▶ **TASK INSTRUCTIONS**: Identify the line in which "List this object's" appears, then reproduce that line and all remaining lines of the records word for word.

(A run of records)
▬▬▬▬▬▬

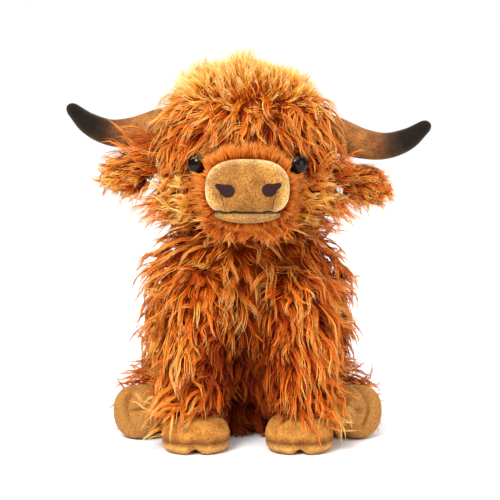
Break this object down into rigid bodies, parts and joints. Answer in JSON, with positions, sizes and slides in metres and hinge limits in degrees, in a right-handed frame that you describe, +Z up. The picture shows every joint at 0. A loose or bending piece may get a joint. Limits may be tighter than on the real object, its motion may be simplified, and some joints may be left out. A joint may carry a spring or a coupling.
{
  "type": "plush cow",
  "caption": "Sitting plush Highland cow with long shaggy orange fur, soft horns, cloven hooves and a turning, nodding head",
  "frame": {"origin": "On the flat of the seat where the toy rests, in its middle plane, 32 mm ahead of the seat's own middle", "axes": "+Z up, front of the toy toward -Y, the toy's own left toward +X"},
  "size_m": [0.2811, 0.2432, 0.2871],
  "materials": {
    "long_pile_fur": "matte",
    "short_pile_fur": "matte",
    "tan_plush": "matte",
    "nose_plush": "matte",
    "horn_plush": "matte",
    "ear_lining": "matte",
    "embroidery": "matte",
    "eye_plastic": "gloss",
    "washer_plastic": "satin",
    "stuffing_fibre": "matte",
    "pouch_cloth": "matte"
  },
  "bodies": {
    "torso": {"seat_panel": "long_pile_fur", "chest_panel": "long_pile_fur", "back_panel_left": "long_pile_fur", "back_panel_right": "long_pile_fur", "torso_stuffing": "stuffing_fibre", "pellet_pouch": "pouch_cloth"},
    "neck": {"neck": "long_pile_fur"},
    "head": {"head_gusset": "long_pile_fur", "head_side_left": "long_pile_fur", "head_side_right": "long_pile_fur", "head_stuffing": "stuffing_fibre", "muzzle_sleeve": "short_pile_fur", "nose_pad": "nose_plush", "lower_lip": "nose_plush", "nostril_left": "embroidery", "nostril_right": "embroidery", "eye_left": "eye_plastic", "eye_right": "eye_plastic", "eye_washer_left": "washer_plastic", "eye_washer_right": "washer_plastic", "horn_left": "horn_plush", "horn_right": "horn_plush"},
    "ear_left": {"ear_left": "long_pile_fur", "ear_lining_left": "ear_lining"},
    "ear_right": {"ear_right": "long_pile_fur", "ear_lining_right": "ear_lining"},
    "foreleg_left": {"foreleg_left": "long_pile_fur", "fore_hoof_left": "tan_plush"},
    "foreleg_right": {"foreleg_right": "long_pile_fur", "fore_hoof_right": "tan_plush"},
    "hindleg_left": {"hindleg_left": "long_pile_fur", "hind_hoof_left": "tan_plush"},
    "hindleg_right": {"hindleg_right": "long_pile_fur", "hind_hoof_right": "tan_plush"},
    "tail": {"tail": "long_pile_fur", "tail_tuft": "long_pile_fur"}
  },
  "joints": [
    {"name": "head_turn", "type": "hinge", "parent": "torso", "child": "neck", "pos_m": [0, -0.008, 0.165], "axis": [0, 0, 1], "range_deg": [-20, 20], "stiffness_Nm_per_rad": 2.5},
    {"name": "head_nod", "type": "hinge", "parent": "neck", "child": "head", "pos_m": [0, -0.008, 0.165], "axis": [1, 0, 0], "range_deg": [-12, 12], "stiffness_Nm_per_rad": 2.5},
    {"name": "ear_left_flap", "type": "hinge", "parent": "head", "child": "ear_left", "pos_m": [0.06664, -0.008, 0.20472], "axis": [0, -1, 0], "range_deg": [-12, 10], "stiffness_Nm_per_rad": 0.05},
    {"name": "ear_right_flap", "type": "hinge", "parent": "head", "child": "ear_right", "pos_m": [-0.0684, -0.008, 0.21132], "axis": [0, 1, 0], "range_deg": [-12, 10], "stiffness_Nm_per_rad": 0.05},
    {"name": "foreleg_left_swing", "type": "hinge", "parent": "torso", "child": "foreleg_left", "pos_m": [0.036, -0.05, 0.112], "axis": [-1, 0, 0], "range_deg": [0, 70], "stiffness_Nm_per_rad": 0.8},
    {"name": "foreleg_right_swing", "type": "hinge", "parent": "torso", "child": "foreleg_right", "pos_m": [-0.036, -0.05, 0.112], "axis": [-1, 0, 0], "range_deg": [0, 70], "stiffness_Nm_per_rad": 0.8},
    {"name": "hindleg_left_splay", "type": "hinge", "parent": "torso", "child": "hindleg_left", "pos_m": [0.05, 0.018, 0.027], "axis": [0, 0, 1], "range_deg": [0, 35], "stiffness_Nm_per_rad": 0.8},
    {"name": "hindleg_right_splay", "type": "hinge", "parent": "torso", "child": "hindleg_right", "pos_m": [-0.05, 0.018, 0.027], "axis": [0, 0, -1], "range_deg": [0, 35], "stiffness_Nm_per_rad": 0.8},
    {"name": "tail_swing", "type": "hinge", "parent": "torso", "child": "tail", "pos_m": [0, 0.09263, 0.06], "axis": [0, 1, 0], "range_deg": [-35, 35], "stiffness_Nm_per_rad": 0.05}
  ]
}
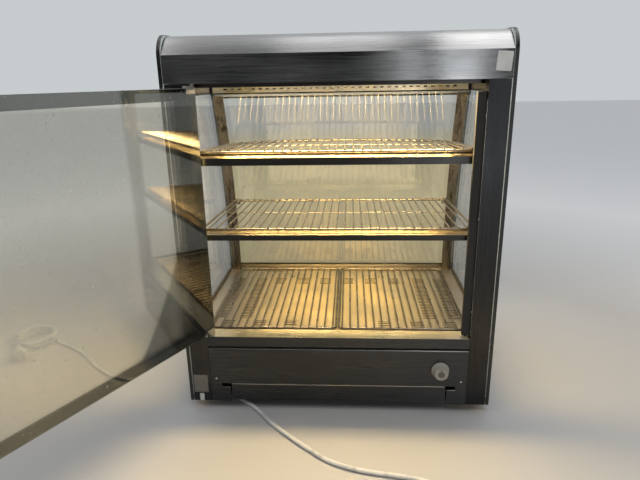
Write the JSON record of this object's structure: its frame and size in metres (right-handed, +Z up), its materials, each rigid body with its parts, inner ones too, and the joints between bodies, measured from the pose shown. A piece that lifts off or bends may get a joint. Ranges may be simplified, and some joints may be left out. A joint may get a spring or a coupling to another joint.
{
  "type": "food holding cabinet",
  "caption": "Counter-top heated food display cabinet with curved customer glass, wire racks, lit hood and a side-hinged glass door.",
  "frame": {"origin": "on the counter, under the middle of the assembly's outline with the door open and the cord left out. The cabinet itself stands 122 mm towards +X from it, with its front plane 10 mm towards +Y", "axes": "+X to the right as the door side is looked at, +Y from the door side to the customer side, +Z up"},
  "size_m": [1.0198, 1.2479, 0.89],
  "materials": {
    "brushed_steel": "brushed stainless sheet with light wear",
    "dark_steel": "brushed stainless sheet, darker and smeared",
    "polished_steel": "polished stainless",
    "rack_wire": "bright drawn wire, slightly browned by heat",
    "clear_glass": "clear toughened glass with dark edges",
    "tinted_glass": "grey toughened glass with a darker printed border",
    "black_rubber": "matte black",
    "cream_plastic": "satin off-white moulding",
    "amber_lens": "small amber lamp lens",
    "white_ceramic": "matte white insulator",
    "opal_cover": "opal warm white light cover",
    "heater_steel": "heat-tinted tube",
    "cord_grey": "light grey cable sheath and moulded plug"
  },
  "bodies": {
    "cabinet": {"base_tub": "brushed_steel", "foot_front_left": "black_rubber", "foot_front_right": "black_rubber", "foot_rear_left": "black_rubber", "foot_rear_right": "black_rubber", "front_sill": "brushed_steel", "floor_plate": "dark_steel", "floor_gasket_left": "black_rubber", "floor_gasket_right": "black_rubber", "control_panel": "brushed_steel", "panel_screw_left": "polished_steel", "panel_screw_right": "polished_steel", "indicator_lamp": "amber_lens", "thermostat_body": "white_ceramic", "tray_runner_left": "dark_steel", "tray_runner_right": "dark_steel", "heating_element": "heater_steel", "heater_bracket_front": "dark_steel", "heater_bracket_rear": "dark_steel", "terminal_block": "white_ceramic", "front_post_left": "dark_steel", "front_post_right": "dark_steel", "magnet_strip": "black_rubber", "hinge_seal": "black_rubber", "top_shelf_bar": "dark_steel", "middle_shelf_bar": "dark_steel", "rear_post_left": "polished_steel", "rear_post_right": "polished_steel", "top_rack": "rack_wire", "middle_rack": "rack_wire", "bottom_rack_left": "rack_wire", "bottom_rack_right": "rack_wire", "far_glass": "clear_glass", "far_glass_rail": "brushed_steel", "side_glass_left": "clear_glass", "side_glass_right": "clear_glass", "hood_shell": "brushed_steel", "ceiling_panel": "brushed_steel", "lamp_cover": "opal_cover", "lamp_tube": "opal_cover", "lamp_holder_left": "white_ceramic", "lamp_holder_right": "white_ceramic", "lamp_reflector": "polished_steel", "rear_header": "brushed_steel", "pivot_bush_bottom": "cream_plastic", "pivot_bush_top": "cream_plastic", "cable_gland": "black_rubber", "mains_cord": "cord_grey", "cord_coil": "cord_grey", "mains_plug": "cord_grey"},
    "door": {"door_glass": "tinted_glass", "door_pivot_bottom": "polished_steel", "door_pivot_top": "polished_steel", "door_handle": "polished_steel", "handle_screw_lower": "polished_steel", "handle_screw_upper": "polished_steel"},
    "drawer": {"crumb_tray_front": "brushed_steel", "crumb_tray": "dark_steel"},
    "knob": {"thermostat_knob": "cream_plastic", "thermostat_spindle": "polished_steel"}
  },
  "joints": [
    {"name": "door_hinge", "type": "hinge", "parent": "cabinet", "child": "door", "pos_m": [-0.18238, 0.01637, 0.49], "axis": [0, 0, 1], "range_deg": [0, 117.5]},
    {"name": "knob_turn", "type": "hinge", "parent": "cabinet", "child": "knob", "pos_m": [0.37062, 0.00037, 0.116], "axis": [0, 1, 0], "range_deg": [0, 270]},
    {"name": "drawer_slide", "type": "slide", "parent": "cabinet", "child": "drawer", "axis": [0, -1, 0], "range_m": [0, 0.35]}
  ]
}
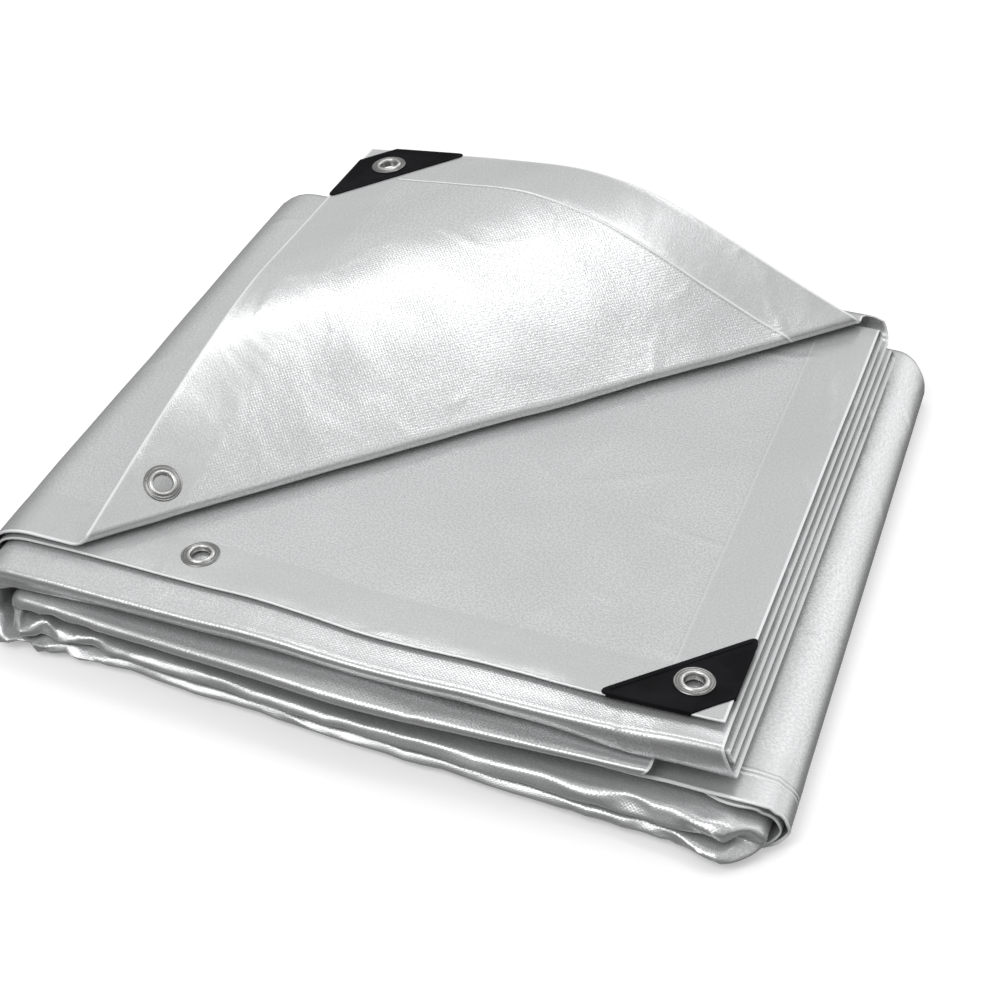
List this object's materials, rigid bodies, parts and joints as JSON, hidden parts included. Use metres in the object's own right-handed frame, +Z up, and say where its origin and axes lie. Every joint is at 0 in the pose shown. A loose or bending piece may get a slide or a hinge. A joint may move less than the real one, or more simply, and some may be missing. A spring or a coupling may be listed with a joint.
{
  "type": "folded tarp",
  "caption": "Reinforced hemmed tarpaulin folded into a flat square stack, with its top corner turned back over a diagonal crease, black corner pockets and metal eyelets.",
  "frame": {"origin": "centre of the footprint on the surface that the folded tarp lies on", "axes": "+Z up, X along the front edge with the outer fold to -X, +Y from the front edge to the back"},
  "size_m": [0.6228, 0.6382, 0.1901],
  "materials": {
    "sheet": "coated woven polyethylene, silver grey, semi-gloss",
    "hem": "doubled coated woven polyethylene, silver grey, semi-gloss",
    "pocket": "matte black",
    "eyelet": "satin"
  },
  "bodies": {
    "root": {"tarp_sheet": "sheet", "hem_strip_lower": "hem", "hem_strip_upper": "hem", "corner_pocket_lower": "pocket", "corner_pocket_upper": "pocket", "eyelet_lower_corner": "eyelet", "eyelet_lower_edge": "eyelet", "eyelet_upper_corner": "eyelet", "eyelet_upper_edge": "eyelet"}
  },
  "joints": []
}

▬▬▬▬▬▬

▶ **FINISHED ANSWER**:
List this object's materials, rigid bodies, parts and joints as JSON, hidden parts included. Use metres in the object's own right-handed frame, +Z up, and say where its origin and axes lie. Every joint is at 0 in the pose shown. A loose or bending piece may get a slide or a hinge. A joint may move less than the real one, or more simply, and some may be missing. A spring or a coupling may be listed with a joint.
{
  "type": "folded tarp",
  "caption": "Reinforced hemmed tarpaulin folded into a flat square stack, with its top corner turned back over a diagonal crease, black corner pockets and metal eyelets.",
  "frame": {"origin": "centre of the footprint on the surface that the folded tarp lies on", "axes": "+Z up, X along the front edge with the outer fold to -X, +Y from the front edge to the back"},
  "size_m": [0.6228, 0.6382, 0.1901],
  "materials": {
    "sheet": "coated woven polyethylene, silver grey, semi-gloss",
    "hem": "doubled coated woven polyethylene, silver grey, semi-gloss",
    "pocket": "matte black",
    "eyelet": "satin"
  },
  "bodies": {
    "root": {"tarp_sheet": "sheet", "hem_strip_lower": "hem", "hem_strip_upper": "hem", "corner_pocket_lower": "pocket", "corner_pocket_upper": "pocket", "eyelet_lower_corner": "eyelet", "eyelet_lower_edge": "eyelet", "eyelet_upper_corner": "eyelet", "eyelet_upper_edge": "eyelet"}
  },
  "joints": []
}